Your Car is Just a Zip Away: New Car Rental Service Stations Throughout the City


If your meager college funds can’t afford a brand new Mini Cooper, at least this baby can be yours for a day. (Courtesy of

Published: October 11, 2007

You’ve memorized the address. You’re walking down the street, looking for the tree or apartment building near which it might be waiting. Then, there it is—a few yards away sits the car of your dreams, and it’s all yours. You swipe a card over its windshield, the doors unlock, you jump inside, and you start to drive.

No, this isn’t the climactic chase scene of an action movie. This is a service called Zipcar, and it allows anyone who is 21 and over, and car-less, to pick up and drive a car whenever they need to. The cars are strategically placed all over NYC (and many other cities as well). After reserving online at, the hapless soul formerly getting trampled in the subway will gain access to any of these cars and be driving where ever they want to go.

Response to the service has been “very, very positive- it’s exceeded all of our expectations,” confirmed Zipcar representative Diane Hapcher. Public response has been plentiful enough to call for new regional services beginning in Chicago, Vancouver and London.

The Zipcard is available as soon as you register for the service, which is inspired by a similar one in Europe; the card can either be mailed to you or be picked up at the local Zipcar office (New York’s is 127 West 24th Street).

And the cars really are all over: the user-friendly Zipcar Web site has a drop-down menu of all the neighborhoods in the city, all of which have cars. A number of them are even parked right around Columbus Circle.

The variety of pricing is pretty wide, but the simplest way to figure it out is to look at the hourly rate for driving one of these cars. This usually falls somewhere between $10 and $14 (could be $16 on the weekend), but if a driver decides to become a Zipcar member—or, as it is deemed on the site, a “Zipster”—the rate lowers to $8.50/hour. All of these rates include gas, reserved parking, and XM Radio. Models up for grabs include Honda Civic, Ford Mustang, Toyota Prius, and Mini Cooper.

The assigned car will recognize the user’s Zipcard, containing a unique number for each car, and unlock its doors for them.

Is Fordham buying? Beatty Stires, a GSE grad student now living at Lincoln Center, is a fan, but with reservations. “I would definitely recommend it. It helps cut down on congestion, and it helps with families that are visiting the city for the weekend,” he said. In most cases, however, “you don’t really need a car in the city because there’s so much public transportation.”

Steph Salileng, FCLC ’08, also weighed both sides. “It’s sort of bizarre to me. It just looks like a glorified rental system. I suppose if you’re really on the go and have no time to deal with service personnel, it could be good,” she said. “But at the same time, it could be a hassle.”

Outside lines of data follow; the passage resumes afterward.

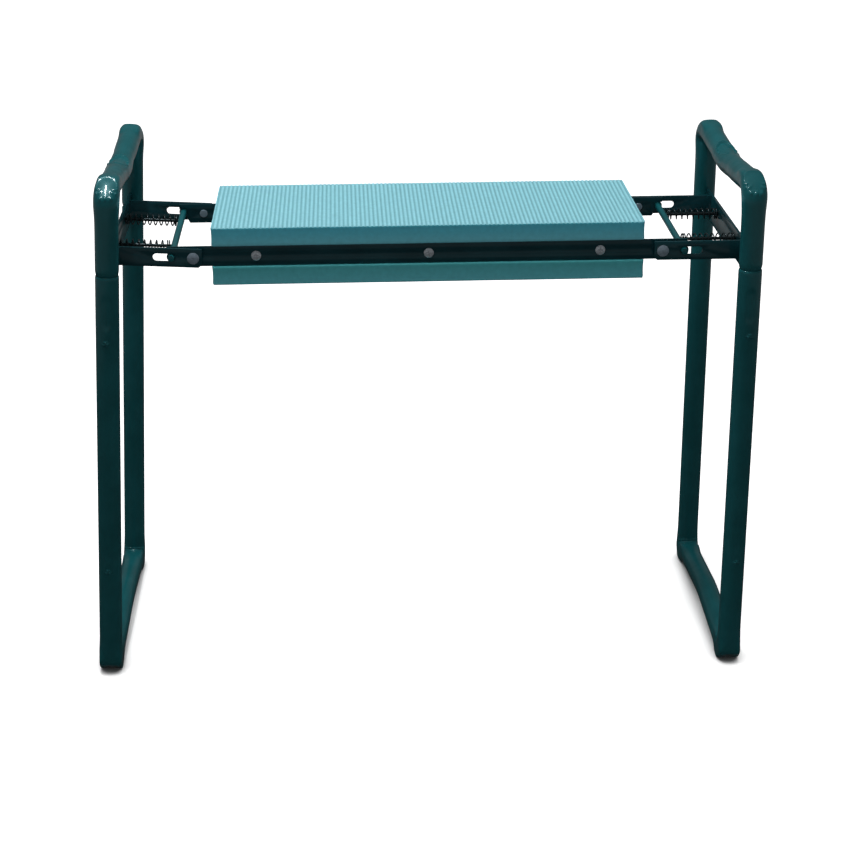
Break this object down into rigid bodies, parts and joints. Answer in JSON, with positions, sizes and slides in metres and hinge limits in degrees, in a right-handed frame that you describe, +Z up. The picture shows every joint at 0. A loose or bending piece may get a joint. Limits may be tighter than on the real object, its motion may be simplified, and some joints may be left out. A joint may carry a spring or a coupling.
{
  "type": "folding garden kneeler",
  "caption": "Folding garden kneeler and seat: ribbed foam pad on a railed board, hinged between two bent-tube leg frames with sprung lock rods.",
  "frame": {"origin": "on the floor under the middle of the whole object, measured between the outermost points of the two leg frames; the seat's middle lies about 10 mm to +X of it because the left legs splay out", "axes": "+X along the seat to the right leg frame, +Y from the front rail to the rear rail, +Z up"},
  "size_m": [0.6084, 0.2552, 0.4788],
  "materials": {
    "foam": "matt ribbed EVA foam",
    "board": "matt",
    "green_paint": "glossy dark green paint",
    "rivet": "zinc plated",
    "screw": "zinc plated",
    "rod": "plain steel",
    "spring": "plain spring steel"
  },
  "bodies": {
    "seat": {"rail_front": "green_paint", "rail_rear": "green_paint", "core_board": "board", "foam_top": "foam", "foam_bottom": "foam", "screws_front": "screw", "screws_rear": "screw", "left_pivot_rivets": "rivet", "right_pivot_rivets": "rivet", "left_pivot_spacers": "rivet", "right_pivot_spacers": "rivet"},
    "left_legs": {"left_handle_tube": "green_paint", "left_foot_tube": "green_paint", "left_bracket": "green_paint", "left_spring_front": "spring", "left_spring_rear": "spring"},
    "left_lock": {"left_lock_rod": "green_paint", "left_guide_pin_front": "rod", "left_guide_pin_rear": "rod"},
    "right_legs": {"right_handle_tube": "green_paint", "right_foot_tube": "green_paint", "right_bracket": "green_paint", "right_spring_front": "spring", "right_spring_rear": "spring"},
    "right_lock": {"right_lock_rod": "green_paint", "right_guide_pin_front": "rod", "right_guide_pin_rear": "rod"}
  },
  "joints": [
    {"name": "left_fold", "type": "hinge", "parent": "seat", "child": "left_legs", "pos_m": [-0.20094, 0, 0.39705], "axis": [0, -1, 0], "range_deg": [0, 97.5]},
    {"name": "left_lock_slide", "type": "slide", "parent": "left_legs", "child": "left_lock", "axis": [-0.9986, 0, 0.0523], "range_m": [0, 0.0128], "stiffness_N_per_m": 600, "springref_m": -0.01, "deforming": ["left_spring_front", "left_spring_rear"]},
    {"name": "right_fold", "type": "hinge", "parent": "seat", "child": "right_legs", "pos_m": [0.22106, 0, 0.39705], "axis": [0, 1, 0], "range_deg": [0, 85]},
    {"name": "right_lock_slide", "type": "slide", "parent": "right_legs", "child": "right_lock", "axis": [1, 0, 0], "range_m": [0, 0.0128], "stiffness_N_per_m": 600, "springref_m": -0.01, "deforming": ["right_spring_front", "right_spring_rear"]}
  ]
}
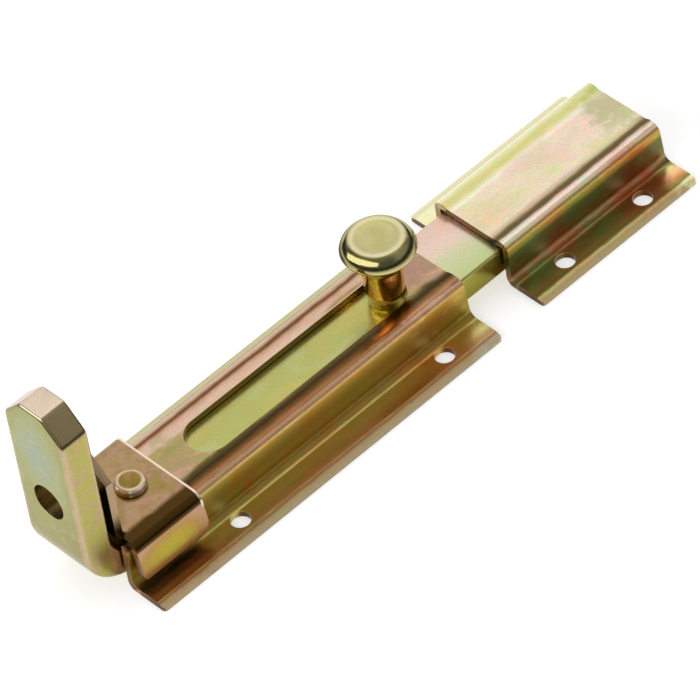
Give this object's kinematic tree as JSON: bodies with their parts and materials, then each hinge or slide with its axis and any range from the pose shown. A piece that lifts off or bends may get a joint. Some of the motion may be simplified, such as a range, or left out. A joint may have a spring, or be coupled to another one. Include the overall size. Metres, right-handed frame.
{
  "type": "padbolt",
  "caption": "Flat sliding bolt in a pressed case, bent up at one end into a padlock lug beside a riveted saddle, with a turned knob and a separate pressed keep.",
  "frame": {"origin": "centre of the case's four screw holes, on the mounting surface", "axes": "+X along the bolt towards the keep, +Z away from the mounting surface, +Y across"},
  "size_m": [0.1893, 0.046, 0.0615],
  "materials": {
    "passivated_sheet": "glossy yellow passivated zinc plate on pressed steel sheet, iridescent",
    "passivated_saddle": "glossy yellow passivated zinc plate on bent steel sheet",
    "passivated_bar": "glossy yellow passivated zinc plate on flat steel bar, pale green and pink sheen",
    "passivated_turned": "bright yellow passivated zinc plate on turned steel"
  },
  "bodies": {
    "mounting": {"case": "passivated_sheet", "saddle": "passivated_saddle", "saddle_rivet": "passivated_turned", "keep": "passivated_sheet"},
    "bolt": {"bolt_bar": "passivated_bar", "knob": "passivated_turned", "knob_screw": "passivated_turned"}
  },
  "joints": [
    {"name": "bolt_slide", "type": "slide", "parent": "mounting", "child": "bolt", "axis": [-1, 0, 0], "range_m": [0, 0.06]}
  ]
}
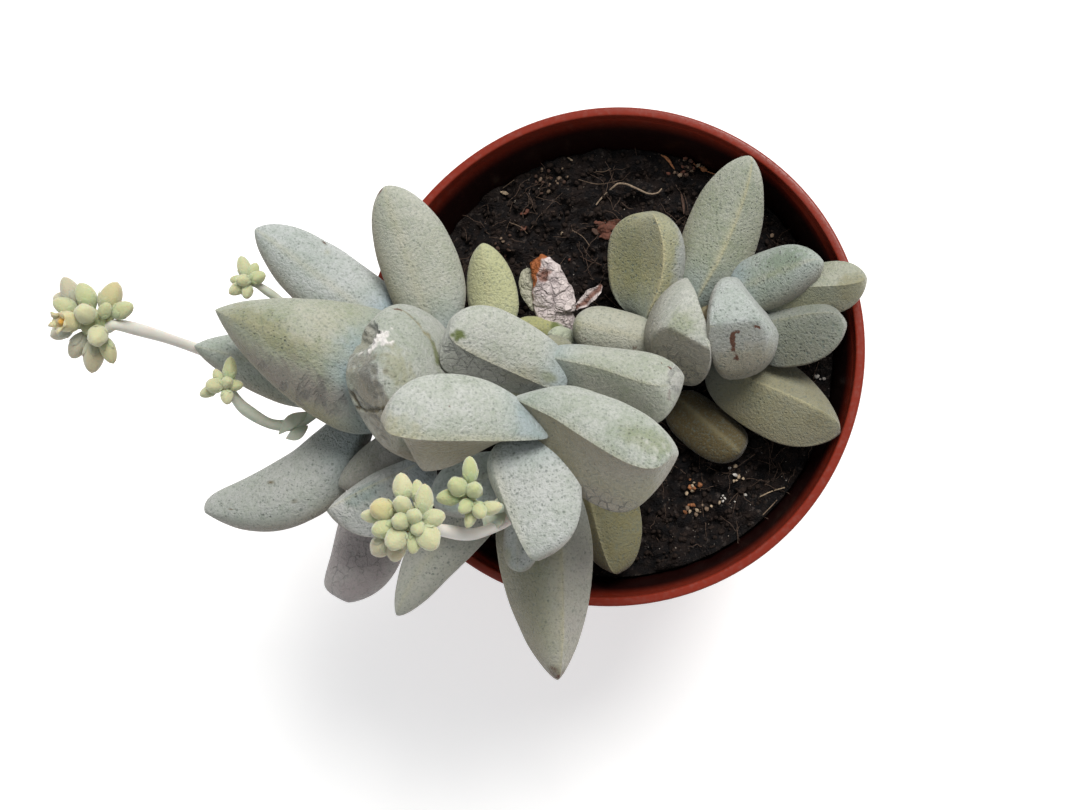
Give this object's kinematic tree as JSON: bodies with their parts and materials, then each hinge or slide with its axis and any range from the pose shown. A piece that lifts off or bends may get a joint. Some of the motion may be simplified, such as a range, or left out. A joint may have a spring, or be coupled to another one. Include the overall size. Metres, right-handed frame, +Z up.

Beyond convenience, the company also seems to have environmental goals in mind. The Zipcar Web site lays out the ways in which the service is beneficial to the globe, which includes taking up less room for parking spaces and reducing fuel consumption.

“It’s probably a good idea,” says GSAS grad student and commuter Amanda Pizzuti, “because so many people in the city don’t have a car because they don’t want to have to pay for parking. But sometimes you do really need one.”

The cars parked around metropolitan areas will continue to wait patiently for their next driver—or rather, owner for a day. And if climbing into a car after swiping a card doesn’t feel as thrilling as an action movie, being able to drive, after being unable to for a long time, just might.